Мария сняла соломенную шляпу, заколола косу роговыми шпильками. Видимо, Заичневский интересуется ею неспроста: прознал об ее народнических увлечениях.
— Да, в Ветлужском уезде. Скоро уже четыре года. Я выпускница семинарии, и нас, будущих народных учительниц, водили на собрания ссыльных. — И, помолчав, добавила: — «Запрещенных людей», как говорила моя мать.
— Ваша матушка жива? — поинтересовался Заичневский.
— Жива. Она экономка у родственников. Отец умер рано и ничего, кроме дворянского звания, которым очень гордится моя матушка, не оставил. Мне было три года. Пенсию матушка получала сами понимаете какую — никак не прожить. Вот и пошла на поклон к богатым родственникам. От детства осталась лишь ненависть к кошкам, их почему-то любили во всех домах, где приходилось жить, да к рукоделию, за которое меня вечно засаживали родственники. Матушка внушала веру в бога, а нянюшка — в русалок.
Солнце опустилось в покрасневшие воды реки. В воздухе разлился тот розовый отсвет, который всегда появляется при закате в ясную погоду. В розовом мареве закружили птицы. С шумом захлопали крыльями, рассаживаясь по гнездам. Мария Яснева придвинулась к Заичневскому:
— Люблю природу и книги. Читала их ночами, прятала под пяльцами, под подушку. Читала все — сказки, жития святых, а потом уж Писарева, Тургенева…

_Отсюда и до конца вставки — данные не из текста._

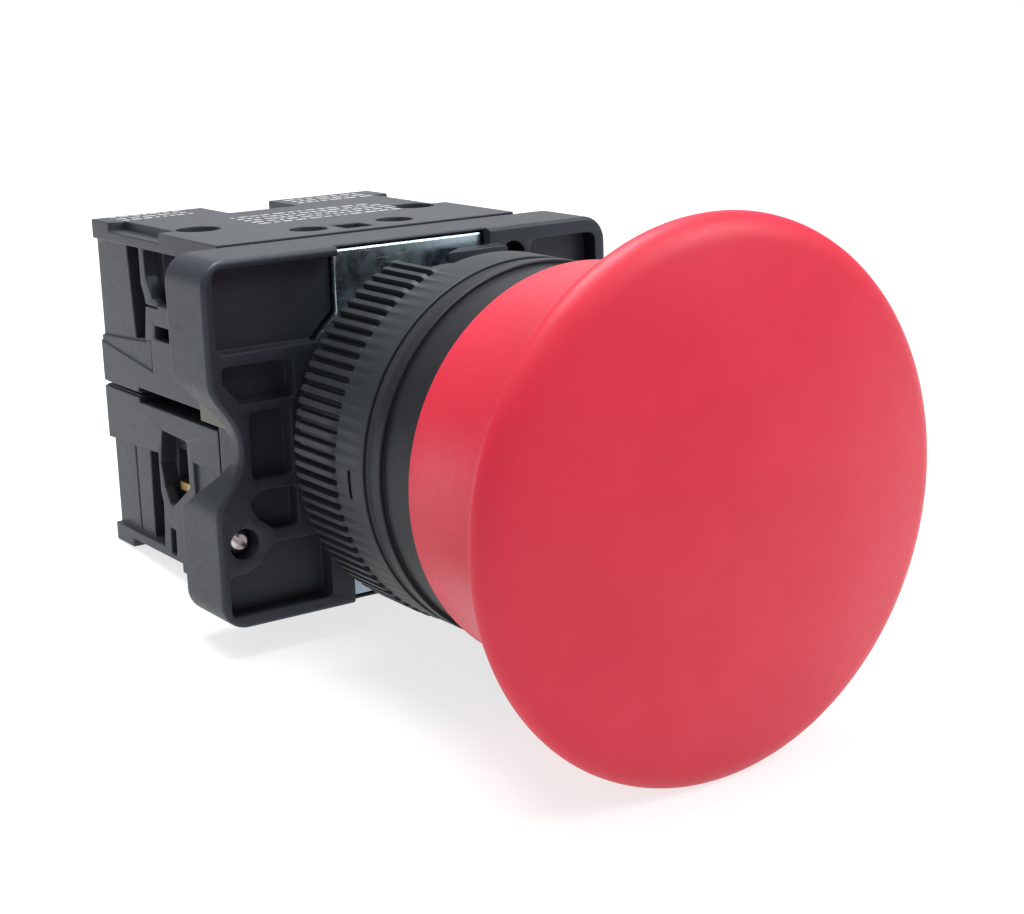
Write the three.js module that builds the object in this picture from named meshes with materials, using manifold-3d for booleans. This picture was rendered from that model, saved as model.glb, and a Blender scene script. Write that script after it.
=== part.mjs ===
// Emergency stop push-button: a mushroom head for a 22 mm panel hole, with its clamping base
// and two contact blocks, one normally closed (upper) and one normally open (lower).
// Millimetres. +Y is the push direction, into the panel. +Z is up. The origin lies on the push
// axis, in the plane where the gasket meets the panel.

import * as THREE from 'three';
import { mergeVertices } from 'three/addons/utils/BufferGeometryUtils.js';
import Module from 'manifold-3d';

const wasm = await Module();
wasm.setup();

// ---- driving dimensions -------------------------------------------------------------------

const GAP = 0.1;                // working clearance between pieces that sit against each other
const TRAVEL = 4.3;             // stroke of the head

const HEAD_RADIUS = 20;         // mushroom head
const HEAD_FRONT = -26.6;       // crown of the dome
const RIM_Y = -21.8;            // plane of the widest circle
const SKIRT_RADIUS = 15.2;      // neck of the mushroom
const SKIRT_BORE = 14.75;
const FLARE_POWER = 1.69;       // how late the neck opens into the rim

const COLLAR_RADIUS = 14.4;     // the body's front collar, which the skirt slides over
const FLANGE_RADIUS = 14.75;
const FLANGE_FRONT = -2.25;
const GASKET_RADIUS = 14.6;
const SKIRT_END = FLANGE_FRONT - TRAVEL - 0.4;  // the pressed skirt stops just short of the flange
const BARREL_RADIUS = 10.9;     // fits a 22.3 mm panel hole
const NECK_RADIUS = 10.3;       // unthreaded end of the barrel, held by the lock plate
const BARREL_BORE = 9.5;
const BARREL_END = 18.2;

const NUT_END = 10.4;
const NUT_SMOOTH_END = 4;       // the nut is smooth in front of this plane and ridged behind it
const NUT_RADIUS = 14.75;
const RIDGES = 96;
const RIDGE_TOP = 14.95;
const RIDGE_ROOT = 14.45;
const RIDGE_GAP = [57, 110];    // degrees; there are no ridges at the top
const RIDGE_GAP_RADIUS = 13.2;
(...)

— Вы знаете, в тюрьмах свое представление о литературе. В Иркутской пересылке пропускали Жуковского и Пушкина, а Тургенева и Толстого — ни за что. Начальник тюрьмы лениво тянул: «Тургенев, Толстой — слишком занимательное чтение, а в тюрьму сажают не для развлечения».
Девушка засмеялась. Заичневский вторил ей басом, постукивая тростью.
— Я перебил вас, извините.
— В семнадцать после семинарии поехала учительствовать. Летом «садилась на землю».
— «Садились на землю»?! Молодчина!
— Читала книги по агрономии и хотела растолковать крестьянам лучшие способы обработки земли… Зимой, когда удавалось получить книги из Петербурга, бродила по уезду «книгоношей». Много горя на Руси, темен еще народ… А революция…
— Нет, не правы. Разве вы не слышите глухой ропот народа, угнетенного, ограбленного?.. Грабят все, у кого есть власть, — грабят чиновники, помещики, царь. Народ к революции готов: его распропагандировала сама жизнь. Нужен лишь повод для восстания, для захвата власти. Тут я целиком разделяю точку зрения французских якобинцев.
— Слышала о вашей «Молодой России», хотелось бы ее почитать.
— Конечно, с удовольствием… Я захватил прокламацию. Рад, что мы встретились. Надеюсь, что нам идти вместе. — Заичневский встал, подал руку девушке. — «Но силен будет голос того, у кого в сердце глубоко и громко звучат те ноты, которые непреодолимо волнуют его окружающие массы, составляя их религию, их поэзию, их идеал, их радость и печаль, их хорошие слезы и человеческую боль…» Запоминайте Герцена… Да, да… если у вас горячее сердце, нам идти вместе!